PROMPT: From the first line of the data through the line containing "long bed face.", return each line exactly.

INFORMATION SUPPLIED:
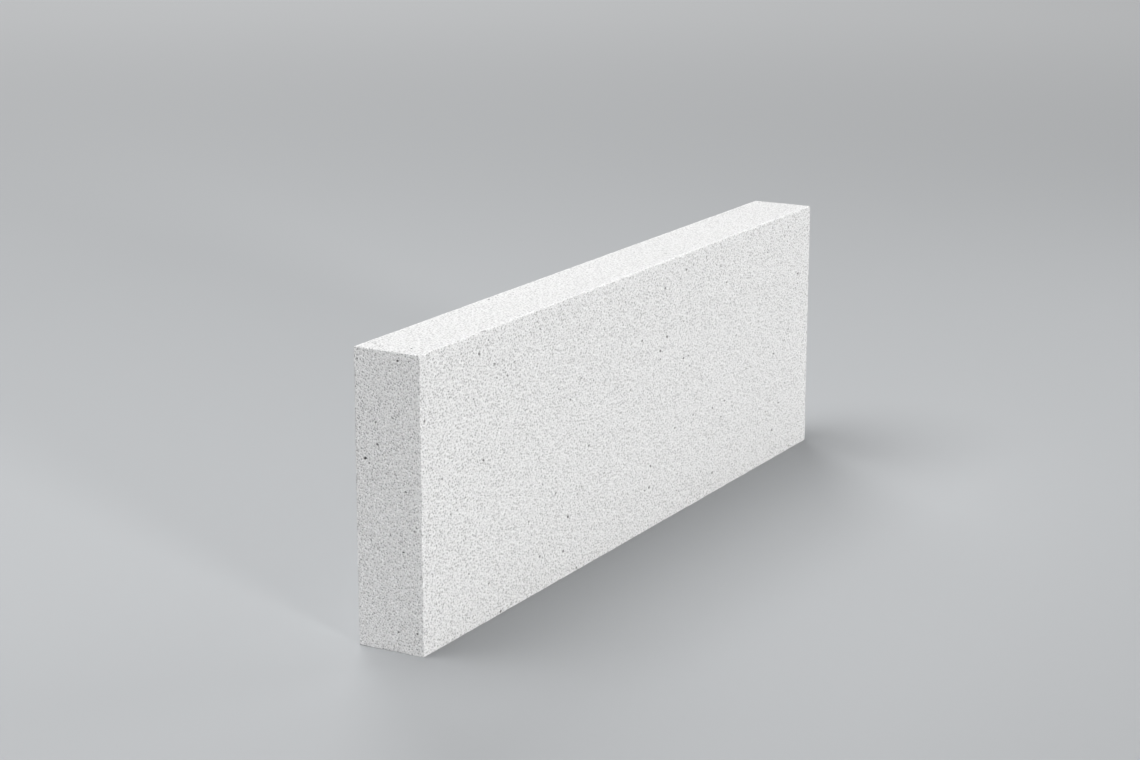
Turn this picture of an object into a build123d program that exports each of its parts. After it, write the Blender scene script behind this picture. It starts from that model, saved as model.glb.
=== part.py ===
"""A thin masonry board of aerated concrete, standing on its long bed face.

The board is wire-cut from one large cake and then steam-cured, so it is a single
piece with six plain faces. X runs along its length, Y through its thickness and
Z up its height, and the origin is at the middle of the bed face. All sizes are
in millimetres.
"""

import os

from build123d import *

# Trade size of the board, with its thin mortar joint
length = 600.0
height = 200.0
thickness = 50.0

# The cut arrises crumble to a small round when the board is handled
arris_radius = 1.0


def make_board():
    """The upright section, cut to length, with all twelve arrises eased."""
    with BuildPart() as board:
        with BuildSketch(Plane.YZ.offset(-length / 2)):
            Rectangle(thickness, height, align=(Align.CENTER, Align.MIN))
        extrude(amount=length)
        fillet(board.edges(), radius=arris_radius)
    return board.part


os.makedirs("parts", exist_ok=True)
export_step(make_board(), "parts/board.step")
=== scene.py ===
import itertools
import math
import random

import bpy
from mathutils import Matrix, Vector, noise


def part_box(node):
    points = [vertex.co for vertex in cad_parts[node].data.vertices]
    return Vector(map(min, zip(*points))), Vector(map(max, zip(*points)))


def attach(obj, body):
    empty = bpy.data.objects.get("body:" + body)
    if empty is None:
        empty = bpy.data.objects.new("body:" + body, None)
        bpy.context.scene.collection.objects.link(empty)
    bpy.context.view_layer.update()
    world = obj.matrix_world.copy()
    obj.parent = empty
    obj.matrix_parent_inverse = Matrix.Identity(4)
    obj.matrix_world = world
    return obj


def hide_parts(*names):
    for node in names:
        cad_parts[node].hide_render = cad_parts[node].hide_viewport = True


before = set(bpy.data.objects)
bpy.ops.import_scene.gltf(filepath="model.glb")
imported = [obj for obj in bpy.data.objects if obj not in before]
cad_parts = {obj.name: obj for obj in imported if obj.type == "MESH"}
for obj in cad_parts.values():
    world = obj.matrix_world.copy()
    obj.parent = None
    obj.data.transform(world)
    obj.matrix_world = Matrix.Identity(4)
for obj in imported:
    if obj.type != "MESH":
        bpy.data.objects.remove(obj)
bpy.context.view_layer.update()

lowCorner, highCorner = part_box("board")
middle = (lowCorner + highCorner) / 2
boardSize = highCorner - lowCorner
mm = 0.001
print("frame loaded, board measures", [round(side / mm) for side in boardSize], "mm")


# Small helpers

def startClean():
    if bpy.context.object and bpy.context.object.mode != "OBJECT":
        bpy.ops.object.mode_set(mode="OBJECT")
    bpy.ops.object.select_all(action="DESELECT")


def applyModifier(piece, modifier):
    startClean()
    piece.select_set(True)
    bpy.context.view_layer.objects.active = piece
    bpy.ops.object.modifier_apply(modifier=modifier.name)


def addObject(name, data):
    made = bpy.data.objects.new(name, data)
    bpy.context.scene.collection.objects.link(made)
    return made


def lerp(ends, share):
    return ends[0] + (ends[1] - ends[0]) * share


def direction(azimuth, elevation):
    # Towards a lamp or the camera, in degrees; azimuth 0 is straight out from the front face
    turn = math.radians(azimuth)
    rise = math.radians(elevation)
    return Vector((math.sin(turn) * math.cos(rise), -math.cos(turn) * math.cos(rise), math.sin(rise)))


# Camera: low and close to the near end, looking along the long face

cameraView = {
    "azimuth": -60.95,        # degrees, 0 looks along +Y
    "elevation": 14.18,
    "roll": 0.08,
    "distance": 1.874,        # m, from the aim point
    "lens": 80.2,             # mm
    "sensor": 36,             # mm wide
    "aimRight": -30.4 * mm,   # aim point from the middle of the board, across the picture
    "aimUp": 14.5 * mm,       # and up it
}


def addCamera():
    turn = math.radians(cameraView["azimuth"])
    back = direction(cameraView["azimuth"], cameraView["elevation"])
    right = Vector((math.cos(turn), math.sin(turn), 0))
    up = back.cross(right)
    aim = middle + right * cameraView["aimRight"] + up * cameraView["aimUp"]
    facing = Matrix((right, up, back)).transposed().to_4x4()
    facing = facing @ Matrix.Rotation(math.radians(cameraView["roll"]), 4, "Z")
    data = bpy.data.cameras.new("viewCamera")
    data.lens = cameraView["lens"]
    data.sensor_width = cameraView["sensor"]
    camera = addObject("viewCamera", data)
    camera.matrix_world = Matrix.Translation(aim + back * cameraView["distance"]) @ facing
    bpy.context.scene.camera = camera


addCamera()
print("camera placed")


# The block: a cut slab with plain faces and slightly crumbled arrises

block = {
    "gridCell": 10 * mm,      # face cells, which keep the triangles even
    "parallel": 0.99,         # cosine from which an edge counts as running along an axis
    "sharpAngle": 60,         # degrees between two faces, past which they meet in an arris
    "arris": 1.0 * mm,        # round of the handled arrises
    "arrisSteps": 3,
    "arrisReach": 1.01,       # points this many rounds from a side may belong to an arris
    "onFace": 1e-7,           # m, a point that would move less than this lies on a plain face
    "arrisWear": (0.4, 0.95), # least and most of the round along an arris
    "wearLength": 14 * mm,    # how fast the wear changes along an arris
    "fineWear": 3.1,          # a second wave of wear, this many times as fast
    "fineWearShare": 0.5,     # and this much as strong
}


def selectEdgesAlong(mesh, axis):
    for edge in mesh.edges:
        ends = [mesh.vertices[i].co for i in edge.vertices]
        edge.select = abs((ends[1] - ends[0]).normalized()[axis]) > block["parallel"]


def cutBlock():
    startClean()
    bpy.ops.mesh.primitive_cube_add(size=1, location=middle, scale=boardSize)
    slab = bpy.context.object
    slab.name = "porous_board"
    bpy.ops.object.transform_apply(location=True, rotation=True, scale=True)
    for axis in range(3):  # one set of cuts across each direction
        cuts = round(boardSize[axis] / block["gridCell"]) - 1
        bpy.ops.object.mode_set(mode="EDIT")
        bpy.ops.mesh.select_mode(type="EDGE")
        bpy.ops.mesh.select_all(action="DESELECT")
        bpy.ops.object.mode_set(mode="OBJECT")
        selectEdgesAlong(slab.data, axis)
        bpy.ops.object.mode_set(mode="EDIT")
        bpy.ops.mesh.subdivide(number_cuts=cuts)
    bpy.ops.mesh.select_all(action="DESELECT")
    bpy.ops.mesh.edges_select_sharp(sharpness=math.radians(block["sharpAngle"]))
    bpy.ops.mesh.bevel(offset=block["arris"], segments=block["arrisSteps"], affect="EDGES")
    bpy.ops.object.mode_set(mode="OBJECT")
    return slab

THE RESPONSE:
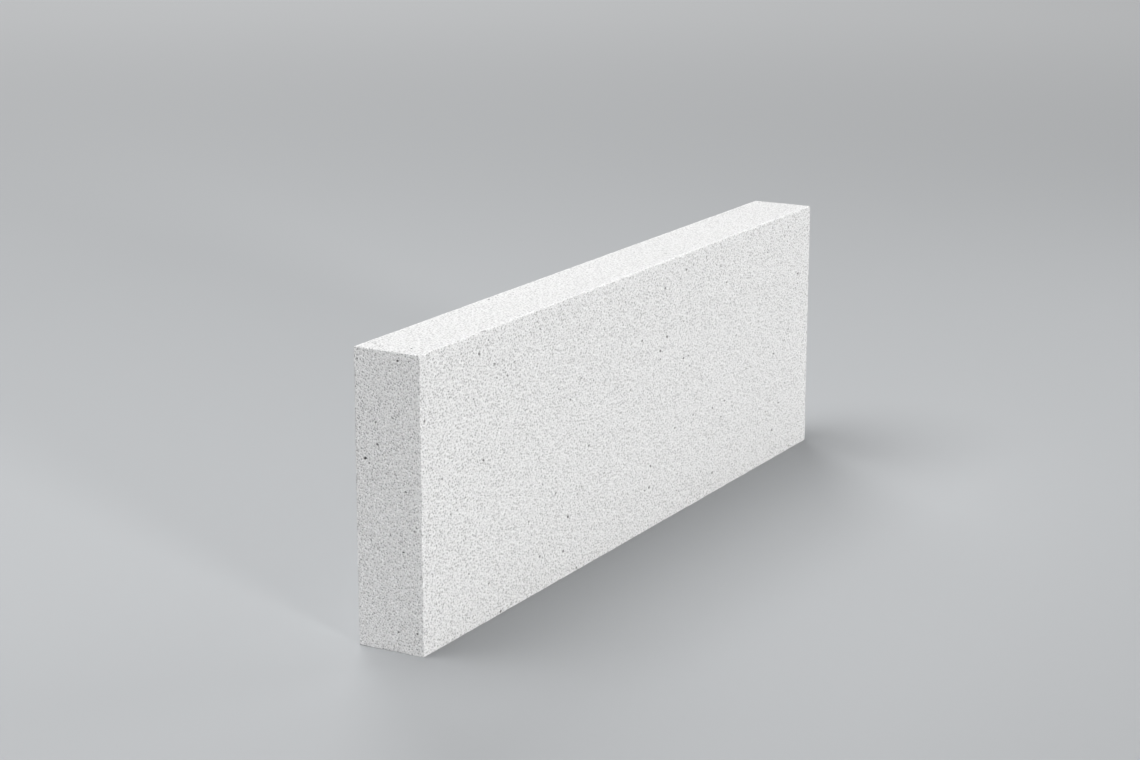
Turn this picture of an object into a build123d program that exports each of its parts. After it, write the Blender scene script behind this picture. It starts from that model, saved as model.glb.
=== part.py ===
"""A thin masonry board of aerated concrete, standing on its long bed face.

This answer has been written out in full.